To the best of my knowledge, there is no comparable literature on initial appropriation of unowned resources by states. The assumption seems to be that states are just entitled to show up, survey all of the resources within their domain, and, by fiat, declare those resources to be the property of the state. Woody Allen said somewhere that showing up is half of life. As far as the state is concerned, showing up is all of ownership: showing up and saying “ours” is all the state needs to do to own (literally) anything on Earth (surface, sub-surface, water, or air) or even beyond it (i.e., outer space). If ever you’re tempted to accept the claim that libertarians and their ilk fetishize private property, consider the sorts of claims made by the champions and practitioners of state ownership. According to them, by doing nothing, you come to own everything.

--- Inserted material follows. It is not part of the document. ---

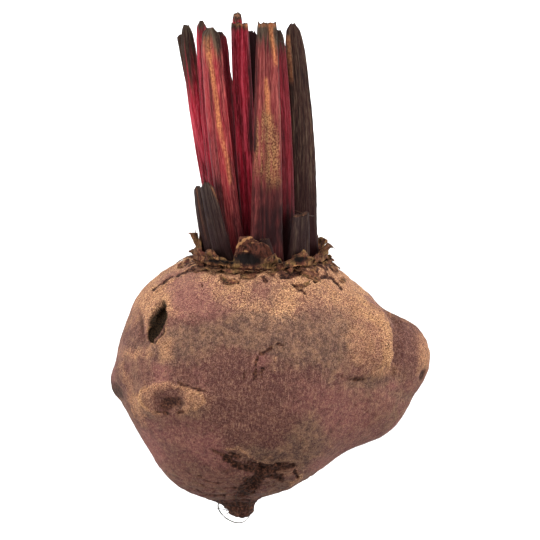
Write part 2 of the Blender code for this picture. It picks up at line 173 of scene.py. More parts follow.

The fact of the matter is that initial appropriation is a fraught and difficult subject whether the appropriation is made by private or public agents. It isn’t obvious or clear how it is that we come to own the bits of the world we own, whether “we” are private citizens or agents of the state. The real lesson of Labor Day is not what we “owe” the labor movement. (I generally like the labor movement, but for reasons I can explain some other time, I’m inclined to think that it owes me more than I owe it.) The real lesson is that we need to clarify our thoughts about the relationship between labor, non-labor, and ownership. We can’t owe the labor movement anything if none of us owns anything. And we can’t own anything if the state owns everything, including us. That last clause may seem implausible, but if the state doesn’t have to do anything to own something, it doesn’t have to do much to own us. In the Wizard of Oz, the Wicked Witch’s guards chant, “All we own, we owe her.” It kind of seems like a joke. But it kind of isn’t one.